- Exercise goal -
Set down the lines from the one containing "vent_panel_left();" to the one containing "obj.matrix_world = Matrix.Identity(4)", both lines included, exactly as they stand and with no other lines.

- Data excerpts -
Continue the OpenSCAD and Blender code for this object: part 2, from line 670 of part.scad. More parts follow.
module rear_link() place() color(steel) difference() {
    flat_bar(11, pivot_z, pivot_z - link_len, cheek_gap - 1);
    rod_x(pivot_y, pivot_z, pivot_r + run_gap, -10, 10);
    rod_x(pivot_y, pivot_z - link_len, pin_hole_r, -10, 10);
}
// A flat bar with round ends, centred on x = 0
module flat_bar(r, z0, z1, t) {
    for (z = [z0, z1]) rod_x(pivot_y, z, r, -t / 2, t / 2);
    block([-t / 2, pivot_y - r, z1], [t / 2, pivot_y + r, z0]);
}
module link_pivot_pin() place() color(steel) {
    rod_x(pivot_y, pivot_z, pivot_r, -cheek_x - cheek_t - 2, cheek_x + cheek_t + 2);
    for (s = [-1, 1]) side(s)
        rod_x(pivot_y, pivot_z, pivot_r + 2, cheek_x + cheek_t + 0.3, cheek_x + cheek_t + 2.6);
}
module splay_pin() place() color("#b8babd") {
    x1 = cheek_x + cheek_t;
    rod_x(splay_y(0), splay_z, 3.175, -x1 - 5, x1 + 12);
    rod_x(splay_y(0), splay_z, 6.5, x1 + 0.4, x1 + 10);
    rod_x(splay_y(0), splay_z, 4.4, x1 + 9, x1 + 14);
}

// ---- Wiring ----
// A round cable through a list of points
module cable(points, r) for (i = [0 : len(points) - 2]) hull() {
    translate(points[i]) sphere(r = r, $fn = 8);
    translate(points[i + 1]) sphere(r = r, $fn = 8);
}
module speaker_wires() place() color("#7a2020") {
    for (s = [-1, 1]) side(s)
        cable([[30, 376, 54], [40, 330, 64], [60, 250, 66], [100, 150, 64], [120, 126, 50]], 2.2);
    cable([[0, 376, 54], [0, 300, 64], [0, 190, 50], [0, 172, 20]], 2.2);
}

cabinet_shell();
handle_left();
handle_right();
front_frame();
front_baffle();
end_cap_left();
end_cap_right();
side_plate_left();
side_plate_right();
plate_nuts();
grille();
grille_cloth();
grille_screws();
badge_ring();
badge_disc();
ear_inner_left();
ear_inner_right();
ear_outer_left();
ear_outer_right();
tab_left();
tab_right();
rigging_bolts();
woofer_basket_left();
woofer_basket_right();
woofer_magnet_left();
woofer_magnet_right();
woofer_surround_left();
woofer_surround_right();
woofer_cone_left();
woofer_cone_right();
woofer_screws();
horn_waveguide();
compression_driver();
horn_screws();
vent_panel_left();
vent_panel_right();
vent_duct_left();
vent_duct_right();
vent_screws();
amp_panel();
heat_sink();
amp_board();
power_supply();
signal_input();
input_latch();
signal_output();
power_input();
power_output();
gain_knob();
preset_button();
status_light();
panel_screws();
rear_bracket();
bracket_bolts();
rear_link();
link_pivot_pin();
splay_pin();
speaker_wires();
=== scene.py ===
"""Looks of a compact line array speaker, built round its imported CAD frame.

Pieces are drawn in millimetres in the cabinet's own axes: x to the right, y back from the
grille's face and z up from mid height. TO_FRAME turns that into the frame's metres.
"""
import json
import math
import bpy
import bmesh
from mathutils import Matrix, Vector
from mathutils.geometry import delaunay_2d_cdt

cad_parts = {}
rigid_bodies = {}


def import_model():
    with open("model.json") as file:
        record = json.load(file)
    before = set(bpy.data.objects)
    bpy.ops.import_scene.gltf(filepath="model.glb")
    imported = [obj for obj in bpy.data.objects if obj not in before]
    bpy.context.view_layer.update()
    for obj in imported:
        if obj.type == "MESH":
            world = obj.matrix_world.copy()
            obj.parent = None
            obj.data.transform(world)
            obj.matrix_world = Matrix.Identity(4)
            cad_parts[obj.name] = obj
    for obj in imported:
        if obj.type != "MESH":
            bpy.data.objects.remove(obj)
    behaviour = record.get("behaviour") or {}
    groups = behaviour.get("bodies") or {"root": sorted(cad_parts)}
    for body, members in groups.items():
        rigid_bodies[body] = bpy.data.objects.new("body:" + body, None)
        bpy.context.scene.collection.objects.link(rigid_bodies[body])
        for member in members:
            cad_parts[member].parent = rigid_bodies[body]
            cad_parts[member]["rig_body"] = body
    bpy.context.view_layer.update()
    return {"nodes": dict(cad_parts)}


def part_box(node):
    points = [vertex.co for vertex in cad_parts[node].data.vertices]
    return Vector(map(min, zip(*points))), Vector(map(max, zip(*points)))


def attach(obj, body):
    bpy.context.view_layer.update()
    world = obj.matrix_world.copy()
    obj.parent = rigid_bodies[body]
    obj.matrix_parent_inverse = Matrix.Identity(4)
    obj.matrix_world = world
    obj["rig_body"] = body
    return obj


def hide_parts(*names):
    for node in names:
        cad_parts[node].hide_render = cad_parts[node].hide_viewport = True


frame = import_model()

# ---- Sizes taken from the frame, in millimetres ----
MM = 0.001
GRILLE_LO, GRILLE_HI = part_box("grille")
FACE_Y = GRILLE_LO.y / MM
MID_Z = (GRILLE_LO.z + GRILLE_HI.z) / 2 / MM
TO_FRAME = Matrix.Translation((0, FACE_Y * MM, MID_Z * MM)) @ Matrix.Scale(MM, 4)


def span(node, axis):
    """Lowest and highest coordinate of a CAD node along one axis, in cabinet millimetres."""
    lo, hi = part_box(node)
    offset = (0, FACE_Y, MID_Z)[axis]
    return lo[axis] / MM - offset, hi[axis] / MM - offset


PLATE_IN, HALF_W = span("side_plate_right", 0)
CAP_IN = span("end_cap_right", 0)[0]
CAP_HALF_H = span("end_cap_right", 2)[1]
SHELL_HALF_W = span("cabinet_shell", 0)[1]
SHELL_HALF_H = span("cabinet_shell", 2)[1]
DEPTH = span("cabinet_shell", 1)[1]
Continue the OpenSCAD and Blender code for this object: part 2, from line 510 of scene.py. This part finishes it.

- Solution -
vent_panel_left();
vent_panel_right();
vent_duct_left();
vent_duct_right();
vent_screws();
amp_panel();
heat_sink();
amp_board();
power_supply();
signal_input();
input_latch();
signal_output();
power_input();
power_output();
gain_knob();
preset_button();
status_light();
panel_screws();
rear_bracket();
bracket_bolts();
rear_link();
link_pivot_pin();
splay_pin();
speaker_wires();
=== scene.py ===
"""Looks of a compact line array speaker, built round its imported CAD frame.

Pieces are drawn in millimetres in the cabinet's own axes: x to the right, y back from the
grille's face and z up from mid height. TO_FRAME turns that into the frame's metres.
"""
import json
import math
import bpy
import bmesh
from mathutils import Matrix, Vector
from mathutils.geometry import delaunay_2d_cdt

cad_parts = {}
rigid_bodies = {}


def import_model():
    with open("model.json") as file:
        record = json.load(file)
    before = set(bpy.data.objects)
    bpy.ops.import_scene.gltf(filepath="model.glb")
    imported = [obj for obj in bpy.data.objects if obj not in before]
    bpy.context.view_layer.update()
    for obj in imported:
        if obj.type == "MESH":
            world = obj.matrix_world.copy()
            obj.parent = None
            obj.data.transform(world)
            obj.matrix_world = Matrix.Identity(4)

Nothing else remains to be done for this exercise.